Give the number of lines that hold the string "body". Nothing else is needed.

☆ ☆ ☆ ☆ ☆ ☆ ☆

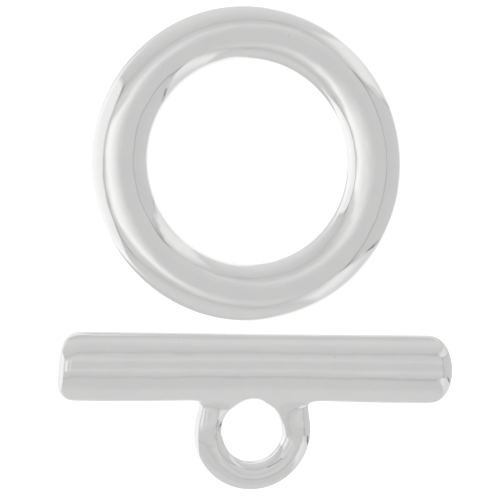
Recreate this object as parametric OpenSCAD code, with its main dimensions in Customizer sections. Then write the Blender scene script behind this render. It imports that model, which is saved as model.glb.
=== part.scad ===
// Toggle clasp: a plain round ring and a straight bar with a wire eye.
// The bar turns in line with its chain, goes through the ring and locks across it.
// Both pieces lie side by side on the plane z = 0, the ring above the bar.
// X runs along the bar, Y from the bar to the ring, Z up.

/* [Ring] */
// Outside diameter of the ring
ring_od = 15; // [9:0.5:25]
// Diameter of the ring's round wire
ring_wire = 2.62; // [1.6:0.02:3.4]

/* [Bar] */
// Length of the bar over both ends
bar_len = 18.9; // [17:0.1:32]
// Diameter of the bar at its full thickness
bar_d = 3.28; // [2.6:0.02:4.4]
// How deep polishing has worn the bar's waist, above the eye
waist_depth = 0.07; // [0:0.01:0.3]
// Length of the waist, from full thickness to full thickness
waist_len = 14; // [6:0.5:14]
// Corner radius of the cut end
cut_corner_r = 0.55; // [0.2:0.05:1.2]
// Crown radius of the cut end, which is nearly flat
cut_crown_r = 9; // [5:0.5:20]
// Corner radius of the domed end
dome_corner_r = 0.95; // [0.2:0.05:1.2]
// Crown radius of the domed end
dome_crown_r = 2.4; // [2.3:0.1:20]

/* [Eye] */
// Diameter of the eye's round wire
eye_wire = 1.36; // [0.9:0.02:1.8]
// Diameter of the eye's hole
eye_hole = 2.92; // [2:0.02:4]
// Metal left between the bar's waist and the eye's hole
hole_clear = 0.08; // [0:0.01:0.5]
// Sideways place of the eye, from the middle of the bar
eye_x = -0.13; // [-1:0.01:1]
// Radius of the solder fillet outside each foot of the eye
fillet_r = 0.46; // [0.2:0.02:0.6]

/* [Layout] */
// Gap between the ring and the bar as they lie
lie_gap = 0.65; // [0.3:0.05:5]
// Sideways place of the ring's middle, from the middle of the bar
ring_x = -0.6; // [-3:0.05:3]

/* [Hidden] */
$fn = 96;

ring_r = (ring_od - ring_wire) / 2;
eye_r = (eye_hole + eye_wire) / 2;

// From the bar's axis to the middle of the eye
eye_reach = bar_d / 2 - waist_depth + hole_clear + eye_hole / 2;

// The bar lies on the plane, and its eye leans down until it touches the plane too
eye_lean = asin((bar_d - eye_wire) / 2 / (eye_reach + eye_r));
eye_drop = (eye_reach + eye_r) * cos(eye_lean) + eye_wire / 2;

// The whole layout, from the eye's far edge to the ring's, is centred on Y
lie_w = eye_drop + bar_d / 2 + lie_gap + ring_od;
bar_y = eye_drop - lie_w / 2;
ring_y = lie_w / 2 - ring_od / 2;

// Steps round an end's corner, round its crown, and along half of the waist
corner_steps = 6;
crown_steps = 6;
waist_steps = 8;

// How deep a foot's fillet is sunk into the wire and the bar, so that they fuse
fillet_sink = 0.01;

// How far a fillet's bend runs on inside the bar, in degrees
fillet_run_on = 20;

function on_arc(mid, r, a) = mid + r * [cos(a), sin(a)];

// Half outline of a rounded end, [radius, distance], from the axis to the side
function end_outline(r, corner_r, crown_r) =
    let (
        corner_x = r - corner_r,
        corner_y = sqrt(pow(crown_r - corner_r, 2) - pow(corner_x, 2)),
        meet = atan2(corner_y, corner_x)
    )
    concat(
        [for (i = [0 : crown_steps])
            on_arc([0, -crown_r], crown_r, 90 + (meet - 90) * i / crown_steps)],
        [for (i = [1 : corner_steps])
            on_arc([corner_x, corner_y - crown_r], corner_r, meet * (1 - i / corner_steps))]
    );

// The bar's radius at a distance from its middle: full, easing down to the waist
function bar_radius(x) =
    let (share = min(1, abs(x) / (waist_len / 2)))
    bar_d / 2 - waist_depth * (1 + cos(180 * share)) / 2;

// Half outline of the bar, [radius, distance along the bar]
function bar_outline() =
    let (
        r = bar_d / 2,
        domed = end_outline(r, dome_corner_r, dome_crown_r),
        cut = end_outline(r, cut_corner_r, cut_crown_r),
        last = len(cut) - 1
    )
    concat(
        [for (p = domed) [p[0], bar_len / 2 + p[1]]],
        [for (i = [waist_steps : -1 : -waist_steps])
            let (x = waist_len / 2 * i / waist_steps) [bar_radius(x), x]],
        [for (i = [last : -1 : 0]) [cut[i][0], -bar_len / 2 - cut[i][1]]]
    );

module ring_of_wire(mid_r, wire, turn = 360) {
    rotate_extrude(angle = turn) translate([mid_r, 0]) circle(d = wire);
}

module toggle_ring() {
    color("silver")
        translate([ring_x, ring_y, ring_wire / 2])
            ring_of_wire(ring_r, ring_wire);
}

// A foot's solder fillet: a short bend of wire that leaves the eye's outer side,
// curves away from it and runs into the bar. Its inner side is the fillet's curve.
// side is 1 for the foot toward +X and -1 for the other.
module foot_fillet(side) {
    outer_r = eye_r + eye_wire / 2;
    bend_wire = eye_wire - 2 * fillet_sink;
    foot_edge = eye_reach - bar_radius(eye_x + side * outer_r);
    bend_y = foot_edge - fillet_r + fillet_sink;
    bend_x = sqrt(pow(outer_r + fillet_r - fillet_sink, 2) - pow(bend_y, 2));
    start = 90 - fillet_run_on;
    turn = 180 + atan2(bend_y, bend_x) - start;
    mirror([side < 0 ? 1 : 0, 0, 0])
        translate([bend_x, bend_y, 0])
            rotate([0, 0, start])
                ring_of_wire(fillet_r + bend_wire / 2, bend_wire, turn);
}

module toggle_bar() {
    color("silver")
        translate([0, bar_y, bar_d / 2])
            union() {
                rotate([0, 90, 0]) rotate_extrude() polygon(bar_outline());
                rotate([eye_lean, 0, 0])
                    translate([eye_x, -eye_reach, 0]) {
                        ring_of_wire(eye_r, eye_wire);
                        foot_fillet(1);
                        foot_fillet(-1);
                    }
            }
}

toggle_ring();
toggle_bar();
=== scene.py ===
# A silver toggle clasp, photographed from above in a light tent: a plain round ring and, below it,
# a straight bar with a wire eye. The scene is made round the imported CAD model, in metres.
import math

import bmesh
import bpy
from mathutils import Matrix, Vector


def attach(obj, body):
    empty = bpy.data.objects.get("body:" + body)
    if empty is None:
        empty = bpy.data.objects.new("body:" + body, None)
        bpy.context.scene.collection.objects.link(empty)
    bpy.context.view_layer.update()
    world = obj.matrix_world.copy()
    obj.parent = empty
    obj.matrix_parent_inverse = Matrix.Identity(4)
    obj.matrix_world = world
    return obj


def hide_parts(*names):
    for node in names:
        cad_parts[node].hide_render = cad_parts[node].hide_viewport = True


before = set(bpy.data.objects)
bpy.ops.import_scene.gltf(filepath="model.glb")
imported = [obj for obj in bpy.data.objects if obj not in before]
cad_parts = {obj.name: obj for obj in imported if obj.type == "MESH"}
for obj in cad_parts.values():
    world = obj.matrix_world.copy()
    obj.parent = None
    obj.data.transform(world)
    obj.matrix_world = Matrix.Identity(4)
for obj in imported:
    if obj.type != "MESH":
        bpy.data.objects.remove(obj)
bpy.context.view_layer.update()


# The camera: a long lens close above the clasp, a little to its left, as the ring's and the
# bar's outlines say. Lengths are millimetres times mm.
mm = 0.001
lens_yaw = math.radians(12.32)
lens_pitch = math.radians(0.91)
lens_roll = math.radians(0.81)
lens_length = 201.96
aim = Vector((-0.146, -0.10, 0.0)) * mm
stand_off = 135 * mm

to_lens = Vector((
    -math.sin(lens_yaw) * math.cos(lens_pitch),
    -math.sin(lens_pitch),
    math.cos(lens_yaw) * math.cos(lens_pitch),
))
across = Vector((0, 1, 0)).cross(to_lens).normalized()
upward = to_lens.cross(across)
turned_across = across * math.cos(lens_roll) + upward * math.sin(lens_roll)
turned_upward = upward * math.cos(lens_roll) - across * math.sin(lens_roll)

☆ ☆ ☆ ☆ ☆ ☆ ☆

§ **Finished task**
3